Movie Review: <em>Jack Goes Boating</em>
What we get when Philip Goes Directing for the first time is Jack Goes Boating. The result? A movie in miniature that doesn't exactly sail away with our unbridled affection or enthusiasm, but that doesn't capsize or sink either.
Jack Goes Boating, the subdued directorial debut of Oscar-winning actor Philip Seymour Hoffman (best actor for 2006's Capote), is an intimate and unusual character-driven comedy about the fledgling romance between two blue-collar New Yorkers.
Hoffman also stars as a shy, inarticulate, unkempt, anxiety-prone New York City limousine driver who works for his uncle and meets and demurely, patiently woos a woman as retiring and committed to the shallow end of the pool as he is.
His married best friends, Clyde and Lucy, played by John Ortiz and Daphne Rubin-Vega, introduce him to Connie, a colleague of Lucy's at the Brooklyn funeral parlor at which they both work. She's played by Amy Ryan (an Oscar nominee for best supporting actress in 2007 for Gone Baby Gone), as a woman justifiably paranoid about new men, having had her share of upsetting experiences with liberty-taking men, including her boss and a stranger on the subway.
Jack and Connie get to know each other and proceed slowly and carefully, he respectful of her fears, she interested but wary, yet hopeful when she senses his gentleness and sensitivity.
Then she casually mentions that she would like to go boating on the lake in Central Park.
Wanting to improve himself in a way that pleases her, Jack -- who cannot swim -- immediately starts taking swimming lessons at the local pool (from Clyde) so that he will be prepared if they do take to the lake and the worst happens.
Jack also volunteers to cook a special meal for Connie when she mentions that no one but her mother has ever done that for her. So he also begins taking cooking lessons from the head pastry chef at the Waldorf Astoria Hotel who, Jack unhappily learns, is a threatening source of jealously and discomfort in the marriage of Clyde and Lucy.
Which means that the seemingly satisfying and secure union of Jack's closest friends appears to be unraveling just as his newfound stab at romance and intimacy is getting off the ground.
Is this counterpoint a sign? A bad omen? A warning? Maybe.
Anyway, the bridge over their troubled waters seems to be swaying precariously. And it will be tested again when Jack hosts a climactic dinner party for the four of them.
Jack Goes Boating is an honorable adaptation of an off-Broadway play by Bob Glaudini, who wrote the film's screenplay, that Hoffman, Ortiz, and Rubin-Vega appeared in.
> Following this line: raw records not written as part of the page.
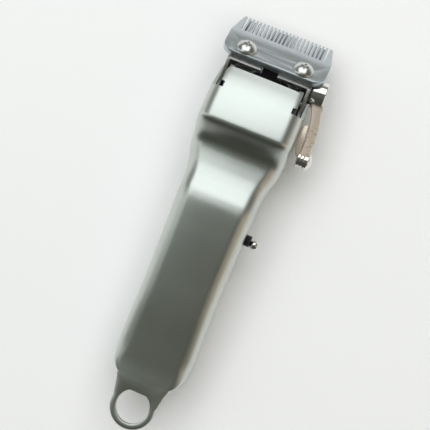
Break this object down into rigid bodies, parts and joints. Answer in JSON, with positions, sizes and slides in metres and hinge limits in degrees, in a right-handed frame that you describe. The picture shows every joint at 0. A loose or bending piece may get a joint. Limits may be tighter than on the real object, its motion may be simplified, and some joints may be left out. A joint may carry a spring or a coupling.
{
  "type": "hair clipper",
  "caption": "Cordless hair clipper with a cast metal casing, hanging loop, toothed blade set, taper lever and toggle switch.",
  "frame": {"origin": "centre of the flat resting face of the top cover, at half the clipper's length", "axes": "+X to the side of the taper lever and the switch, +Y along the length to the blade's teeth, +Z out of the underside, the side with the blade screws"},
  "size_m": [0.054, 0.184, 0.0381],
  "materials": {
    "casing_paint": "satin silver paint",
    "zinc_steel": "bright zinc",
    "cast_alloy": "as cast",
    "spring_steel": "blued",
    "lever_chrome": "polished",
    "toggle_chrome": "polished",
    "screw_chrome": "polished",
    "motor_steel": "plated",
    "ferrite": "sintered",
    "black_plastic": "moulded",
    "bearing_bronze": "sintered",
    "cam_plastic": "moulded",
    "yoke_plastic": "moulded",
    "cell_sleeve": "shrink sleeve",
    "nickel_strip": "bright",
    "board_laminate": "solder resist",
    "lens_plastic": "clear red",
    "socket_plastic": "moulded",
    "switch_plastic": "moulded",
    "blade_steel": "ground",
    "cutter_steel": "ground",
    "bracket_steel": "plated"
  },
  "bodies": {
    "casing": {"bottom_housing": "casing_paint", "top_cover": "casing_paint", "casing_screws": "zinc_steel", "head_frame": "cast_alloy", "frame_screws": "zinc_steel", "motor_can": "motor_steel", "motor_magnets": "ferrite", "motor_end_cap": "black_plastic", "motor_bushes": "bearing_bronze", "motor_screws": "zinc_steel", "cutter_spring": "spring_steel", "battery_cell": "cell_sleeve", "battery_tabs": "nickel_strip", "battery_cradle": "black_plastic", "circuit_board": "board_laminate", "board_screws": "zinc_steel", "indicator_lens": "lens_plastic", "charging_socket": "socket_plastic", "switch_body": "switch_plastic", "switch_nut": "zinc_steel"},
    "lever": {"taper_lever": "lever_chrome", "lever_knob": "lever_chrome", "friction_leaf": "lever_chrome", "lever_screw": "lever_chrome", "lever_shaft": "zinc_steel", "shaft_clip": "spring_steel"},
    "blade_carriage": {"stationary_blade": "blade_steel", "blade_screws": "screw_chrome", "blade_bracket": "bracket_steel"},
    "cutter": {"cutter_blade": "cutter_steel", "drive_yoke": "yoke_plastic"},
    "rotor": {"motor_rotor": "motor_steel", "eccentric_cam": "cam_plastic"},
    "switch_bat": {"switch_toggle": "toggle_chrome"}
  },
  "joints": [
    {"name": "lever_swing", "type": "hinge", "parent": "casing", "child": "lever", "pos_m": [0.02, 0.07, 0.0195], "axis": [-1, 0, 0], "range_deg": [0, 40]},
    {"name": "blade_slide", "type": "slide", "parent": "casing", "child": "blade_carriage", "axis": [0, 0.7986, -0.6018], "range_m": [0, 0.0011]},
    {"name": "cutter_slide", "type": "slide", "parent": "casing", "child": "cutter", "axis": [1, 0, 0], "range_m": [-0.0013, 0.0013]},
    {"name": "rotor_spin", "type": "hinge", "parent": "casing", "child": "rotor", "pos_m": [0, 0.036, 0.0155], "axis": [0, 1, 0], "continuous": true},
    {"name": "switch_flip", "type": "hinge", "parent": "casing", "child": "switch_bat", "pos_m": [0.01658, 0.0008, 0.0206], "axis": [0, 0, 1], "range_deg": [0, 20]}
  ],
  "couplings": [
    {"joint": "blade_slide", "follows": "lever_swing", "m_per_rad": 0.001567}
  ]
}
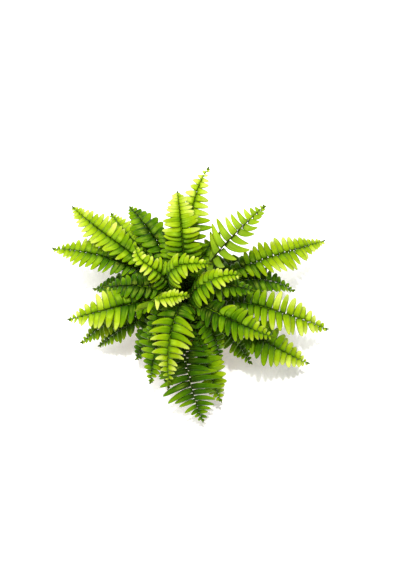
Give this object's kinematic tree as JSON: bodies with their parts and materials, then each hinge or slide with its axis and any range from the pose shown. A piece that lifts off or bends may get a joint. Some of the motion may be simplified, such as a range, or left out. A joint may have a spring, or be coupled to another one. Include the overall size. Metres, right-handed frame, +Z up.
{
  "type": "potted fern",
  "caption": "Arching sword fern with forty-odd separate fronds round a scaly crown, growing in potting mix in a plain tapered clay pot.",
  "frame": {"origin": "centre of the pot's base, on the surface it stands on", "axes": "+Z up along the pot's axis, +Y towards the plant's back, +X towards its right side"},
  "size_m": [0.4003, 0.311, 0.26],
  "materials": {
    "clay": "matte fired clay with a faint mineral bloom",
    "potting_mix": "loose dark granules of peat, bark and perlite",
    "crown_scales": "dull brown papery scales",
    "young_frond": "soft satin leaf, lime green",
    "grown_frond": "soft satin leaf, mid green",
    "old_frond": "satin leaf, deep green"
  },
  "bodies": {
    "root": {"pot": "clay", "potting_mix": "potting_mix", "crown": "crown_scales", "frond_back_upright": "young_frond", "frond_back_tall": "young_frond", "frond_turned": "young_frond", "frond_over_middle": "young_frond", "frond_front_right_high": "young_frond", "frond_centre_small": "young_frond", "frond_front": "young_frond", "frond_left_small": "young_frond", "frond_front_right": "young_frond", "frond_back_left_inner": "grown_frond", "frond_right_back": "grown_frond", "frond_right_inner": "grown_frond", "frond_right": "grown_frond", "frond_right_front": "grown_frond", "frond_back_left_outer": "grown_frond", "frond_back_left_dark": "grown_frond", "frond_left_back": "grown_frond", "frond_left": "grown_frond", "frond_front_low": "grown_frond", "frond_front_drooping": "grown_frond", "frond_front_left_low": "grown_frond", "frond_left_under": "old_frond", "frond_left_under_short": "old_frond", "frond_skirt_01": "old_frond", "frond_skirt_02": "old_frond", "frond_skirt_03": "old_frond", "frond_skirt_04": "old_frond", "frond_skirt_05": "old_frond", "frond_skirt_06": "old_frond", "frond_skirt_07": "old_frond", "frond_skirt_08": "old_frond", "frond_skirt_09": "old_frond", "frond_skirt_10": "old_frond", "frond_skirt_11": "old_frond", "frond_skirt_12": "old_frond", "frond_skirt_13": "old_frond", "frond_skirt_14": "old_frond", "frond_young_01": "young_frond", "frond_young_02": "young_frond", "frond_young_03": "young_frond", "frond_young_04": "young_frond", "frond_young_05": "young_frond"}
  },
  "joints": []
}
The three of them reprise their stage roles and they're joined by Ryan in an ensemble that features four impressively lived-in performances.
The stage origins of the piece are obvious throughout, and are both a strength and a weakness. That is, the film is undeniably stagebound, but it is also gratifyingly nuanced, offering telling verbal and behavioral details that help bring the four characters, their relationships, and their ordinary, slice-of-working-class lives to verisimilar life.
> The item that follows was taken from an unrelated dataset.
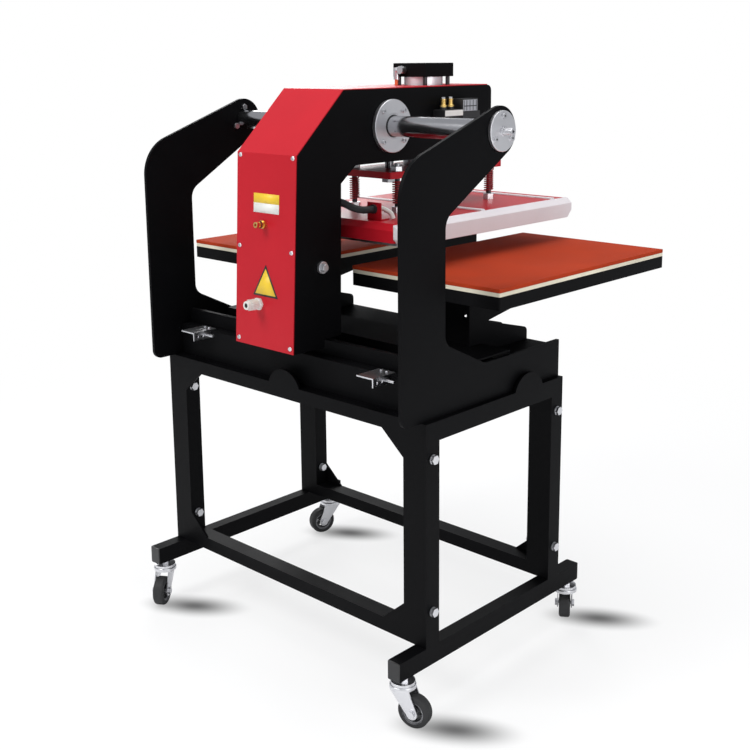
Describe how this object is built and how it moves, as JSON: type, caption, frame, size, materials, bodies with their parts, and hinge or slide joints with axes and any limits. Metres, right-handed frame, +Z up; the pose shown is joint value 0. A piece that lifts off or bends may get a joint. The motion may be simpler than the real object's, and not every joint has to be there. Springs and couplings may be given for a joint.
{
  "type": "dual_station_heat_press",
  "caption": "Pneumatic heat press on a wheeled steel stand: a head slides from one flat platen to the other and presses a heated plate down onto it.",
  "frame": {"origin": "floor level below the middle of the whole machine", "axes": "+Z up, +X to the right of the operator, the operator stands at -Y"},
  "size_m": [0.948, 0.877, 1.293],
  "materials": {
    "black_coat": "satin powder coat, fine texture",
    "red_coat": "semi gloss powder coat",
    "white_coat": "gloss powder coat",
    "steel": "zinc plated and bright",
    "ground_steel": "hard chromed and ground",
    "aluminium": "cast and machined, satin",
    "brass": "turned",
    "silicone": "matt closed foam, orange brown",
    "board": "pale pressed board",
    "rubber": "matt grey black",
    "black_plastic": "fine grained",
    "white_plastic": "moulded",
    "green_plastic": "glossy button",
    "red_plastic": "glossy button",
    "hose": "smooth orange tube"
  },
  "bodies": {
    "stand": {"side_frame_left": "black_coat", "side_frame_right": "black_coat", "cross_frame_rear": "black_coat", "cross_frame_front": "black_coat", "frame_bolts": "steel", "tube_end_plugs": "black_plastic", "caster_mounts": "steel", "base_box": "black_coat", "side_plate_left": "black_coat", "side_plate_right": "black_coat", "slide_shaft": "ground_steel", "shaft_end_flanges": "steel", "shaft_end_screws": "steel", "guide_bar": "steel", "stop_brackets": "steel", "base_screws": "steel", "platen_pedestals": "black_coat", "platen_trays": "black_coat", "base_boards": "board", "silicone_pads": "silicone"},
    "head": {"head_side_left": "black_coat", "head_side_right": "black_coat", "head_cover": "red_coat", "head_flanges": "steel", "bushes": "steel", "head_screws": "steel", "cylinder_mount_plate": "steel", "column_panel": "black_coat", "guide_shoe": "white_plastic", "control_panel": "black_coat", "display_module": "black_plastic", "button_bezels": "steel", "cylinder_barrel": "aluminium", "cylinder_caps": "black_plastic", "air_fitting": "steel", "air_hose": "hose", "valve_block": "black_plastic", "brass_fittings": "brass", "cable_gland": "white_plastic", "power_conduit": "black_plastic"},
    "press": {"piston_rod": "ground_steel", "press_plate": "red_coat", "guide_rods": "ground_steel", "platen_springs": "red_coat"},
    "platen": {"spring_posts": "steel", "platen_cover": "red_coat", "platen_guards": "white_coat", "heating_plate": "aluminium", "cable_bracket": "red_coat"},
    "reset_button_body": {"reset_button": "green_plastic"},
    "start_button_body": {"start_button": "green_plastic"},
    "emergency_stop_body": {"emergency_stop": "red_plastic"},
    "fork_rear_left": {"caster_fork_rear_left": "steel"},
    "wheel_rear_left": {"caster_wheel_rear_left": "rubber"},
    "fork_rear_right": {"caster_fork_rear_right": "steel"},
    "wheel_rear_right": {"caster_wheel_rear_right": "rubber"},
    "fork_front_left": {"caster_fork_front_left": "steel"},
    "wheel_front_left": {"caster_wheel_front_left": "rubber"},
    "fork_front_right": {"caster_fork_front_right": "steel"},
    "wheel_front_right": {"caster_wheel_front_right": "rubber"}
  },
  "joints": [
    {"name": "head_shift", "type": "slide", "parent": "stand", "child": "head", "axis": [1, 0, 0], "range_m": [-0.266, 0.282]},
    {"name": "press_stroke", "type": "slide", "parent": "head", "child": "press", "axis": [0, 0, -1], "range_m": [0, 0.0527]},
    {"name": "platen_float", "type": "slide", "parent": "press", "child": "platen", "axis": [0, 0, 1], "range_m": [0, 0.006], "stiffness_N_per_m": 12000, "deforming": ["platen_springs"]},
    {"name": "reset_press", "type": "slide", "parent": "head", "child": "reset_button_body", "axis": [1, 0, 0], "range_m": [0, 0.003], "stiffness_N_per_m": 600},
    {"name": "start_press", "type": "slide", "parent": "head", "child": "start_button_body", "axis": [0, 1, 0], "range_m": [0, 0.003], "stiffness_N_per_m": 600},
    {"name": "stop_press", "type": "slide", "parent": "head", "child": "emergency_stop_body", "axis": [0, 1, 0], "range_m": [0, 0.005], "stiffness_N_per_m": 800},
    {"name": "swivel_rear_left", "type": "hinge", "parent": "stand", "child": "fork_rear_left", "pos_m": [-0.394, 0.38253, 0.08], "axis": [0, 0, 1], "continuous": true},
    {"name": "roll_rear_left", "type": "hinge", "parent": "fork_rear_left", "child": "wheel_rear_left", "pos_m": [-0.42008, 0.37554, 0.034], "axis": [-0.2588, 0.9659, 0], "continuous": true},
    {"name": "swivel_rear_right", "type": "hinge", "parent": "stand", "child": "fork_rear_right", "pos_m": [0.394, 0.38253, 0.08], "axis": [0, 0, 1], "continuous": true},
    {"name": "roll_rear_right", "type": "hinge", "parent": "fork_rear_right", "child": "wheel_rear_right", "pos_m": [0.37929, 0.40517, 0.034], "axis": [0.8387, 0.5446, 0], "continuous": true},
    {"name": "swivel_front_left", "type": "hinge", "parent": "stand", "child": "fork_front_left", "pos_m": [-0.394, -0.18347, 0.08], "axis": [0, 0, 1], "continuous": true},
    {"name": "roll_front_left", "type": "hinge", "parent": "fork_front_left", "child": "wheel_front_left", "pos_m": [-0.3789, -0.20585, 0.034], "axis": [-0.829, -0.5592, 0], "continuous": true},
    {"name": "swivel_front_right", "type": "hinge", "parent": "stand", "child": "fork_front_right", "pos_m": [0.394, -0.18347, 0.08], "axis": [0, 0, 1], "continuous": true},
    {"name": "roll_front_right", "type": "hinge", "parent": "fork_front_right", "child": "wheel_front_right", "pos_m": [0.40323, -0.1581, 0.034], "axis": [0.9397, -0.342, 0], "continuous": true}
  ]
}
Hoffman's quartet of actors are a big part of the reason why that's the case, this being an actors' movie, and they deliver the goods, none more so than the appealing Ryan, whose nuanced and empathetic Connie not only seems genuine in every way but who gets a maximum of attention with a minimum of gesticulation.
But let's not overpraise PSH's JGB. In the slice-of-life Marty mold, it's played in a minor chord and offers modest grown-up pleasures for the appreciative viewer. Little movies this heartfelt and skilled and idiosyncratic, that travel their own road and don't resort to easy thrills or laughs or shocks, deserve an audience.
So we'll order a limo for 2½ stars out of 4 for a likable kitchen-sink romantic comedy, a four-hander that celebrates the "little people" -- the damaged and awkward little people. Effective emoting will have you voting for Jack Goes Boating.